Reginald and Veronica

It was only much later in life that I looked into the Danish heritage of my maternal grandfather, Reginald, and his time in the Australian Army. My memory of him on the occasions that I would stay with him and his wife Veronica during the holidays was him getting up at 6am and meticulously hand rolling the 10 cigarettes he would smoke during the day at work, the smell of tobacco still gives me a sense of calmness.

Reginald was always gentle and kind with me but lived with a weight of family history. His wife Veronica was the one who would make an effort to take me to movies and musical theatre, to teach me to sculpt and paint and gave me a desire to find a preciousness in art that was available to those who cannot afford ‘genuine’ precious things. Sadly it was Veronica who passed away from throat cancer long before Reginald. Veronica and her sister Betty came from abject poverty, children of a deserting English merchant Navy man who abandoned the family when they were young.

Stella and Mick

I was only with my paternal grandparents at a very young age, as after we left New Zealand when I was four they would only visit every few years. My grandfather, Mick, was the grandson of an Irish linen maker from Maghera who was exiled to New Zealand because of his relationship with the young tutor to his younger brothers. I knew none of this connection to Ireland until an uncle, Bruce Clark, sent me a copy of the history of the family business. It was through researching the historical newspapers of New Zealand that I discovered that Mick was a regular entertainer at social events in Whangarei before the war. My lasting memory of him was his obsession with watermelon, frequently smuggling seeds from Australia back to New Zealand in pill canisters.

My grandmother, Stella, who we were always told was ‘Italian’ when I was growing up, actually came from the Croatian Island of Bra? and was part of a significant immigration of Croatians to New Zealand, mostly coming in search of a fortune digging for Kauri Gum. It is probably Stella’s staunch Catholicism that meant I was allowed to be born, rather than terminated as an underage, unwanted, pregnancy.

Whether or not you believe in an after-life or the ability of those who are gone to tangibly engage with the world, they certainly live in our heads. They live as examples, as voices, as feelings. Halloween can be a time to acknowledge where we came from and the things of those who have gone that we choose (or cannot help choosing) to carry with us.

Clearing out the Dead

One of the songs that I did was by Lee Gold, a summary of the Wild Hunt led by Odin and recounted in Norse mythology. This idea that the gods ride the earth to capture the souls who have died during the year and carry them to their doom is a repeated motif across Europe.

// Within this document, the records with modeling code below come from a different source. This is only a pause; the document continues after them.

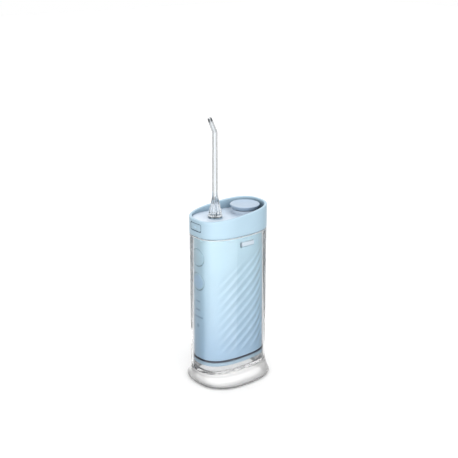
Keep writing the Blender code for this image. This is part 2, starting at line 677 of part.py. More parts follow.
def pump_body():
    """Cylinder and valve head of the pump, with its two valves."""
    cylinder = turned("pump_cylinder", [
        (5.0, CYLINDER_Z[0]), (5.0, CYLINDER_Z[1]), (3.2, CYLINDER_Z[1]), (3.2, CYLINDER_Z[0]),
    ], "white_plastic", closed=True)
    place(cylinder, 0, PUMP_Y, 0)
    head = box("pump_head", (-8.0, 8.0), (PUMP_Y - 5.4, PUMP_Y + 5.4), HEAD_Z, "white_plastic")
    cut(head, place(pin("outlet_bore", 2.2, (90, 105)), 0, PUMP_Y, 0))
    cut(head, along_x(pin("inlet_bore", 1.9, (0, 10)), -10, PUMP_Y, sum(HEAD_Z) / 2))
    outlet = turned("outlet_valve", [(1.0, 95.0), (1.0, 98.6), (1.8, 99.4), (1.8, 100.4)], "silicone", count=16)
    place(outlet, 0, PUMP_Y, 0)
    inlet = turned("inlet_valve", [(1.5, 0), (1.5, 0.9), (0.8, 1.6), (0.8, 3.6)], "silicone", count=16)
    along_x(inlet, -7.2, PUMP_Y, sum(HEAD_Z) / 2)


def motor():
    """Direct-current motor can with its front boss."""
    length = MOTOR_Y[1] - MOTOR_Y[0]
    can = turned("motor", [(MOTOR_RADIUS - 1.0, 0), (MOTOR_RADIUS, 1.0), (MOTOR_RADIUS, length),
                           (3.0, length), (3.0, length + 1.6)], "steel", count=32)
    along_y(can, 0, MOTOR_Y[0], MOTOR_Z)


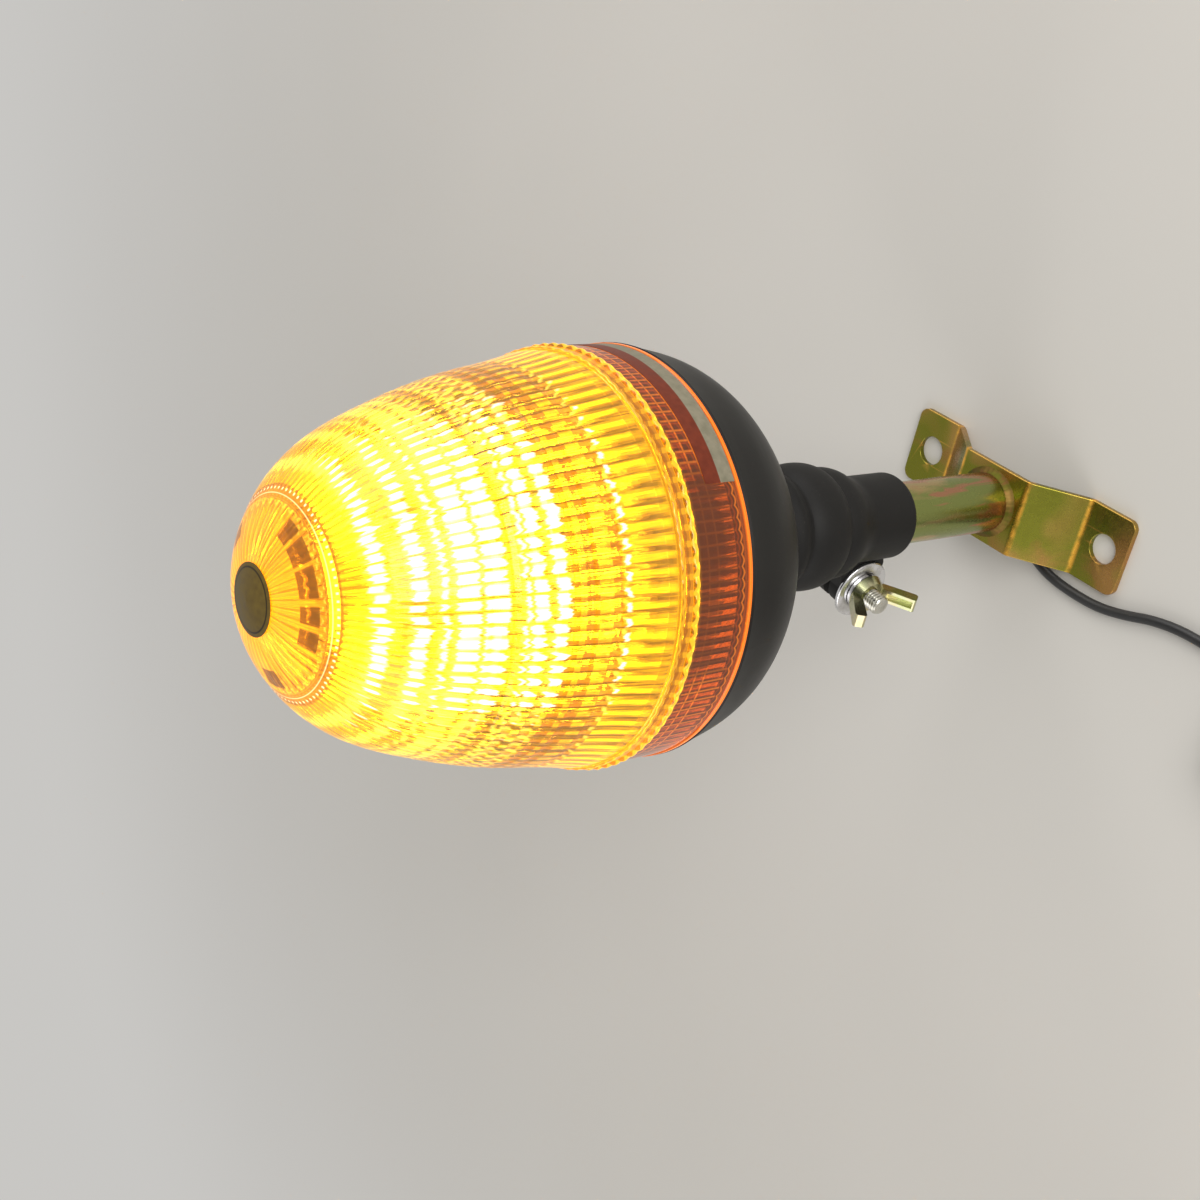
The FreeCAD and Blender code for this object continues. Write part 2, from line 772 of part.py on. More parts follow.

This theme is also reflected in Damh the Bard’s Samhain Eve song. There can be a connection here to the Scots/Irish tradition of setting carved heads with lanterns outside the house so that the hunt would not accidentally take the souls of those within.

Guisers and Gifts

Several of the songs I recorded relate to people either play acting, or actually being something other than they appear. Talis Kimberley’s Velvet and Mike Whitaker’s Cry of the Wolf both deal with shape shifting, as does Beauty and the Beast in a slightly different way. As humans we have an innate knowledge of the otherness that lives within us. In some ways it is liberating to pretend to be that other, in other ways it can be terrifying.

Across Europe, the tradition of children dressing up and going door to door asking for food or money and threating consequence if the gifts are not sufficient is prevalent. It lives on in the plastic commercial incarnation of ‘trick or treating’. For much of history, the time after harvest led to winter, and a knowledge that cold and hunger would likely take several people in a community, it makes sense that gifts would be given in the hope of survival.

In Conclusion

For quite a few years I have done a Christmas song challenge, and I love the hope of a returning sun that lives within the Yule tradition, but it was exciting to tackle a different festival this year. Unfortunately the trick or treaters in town are going to have a difficult time tomorrow with a 99% chance of rain.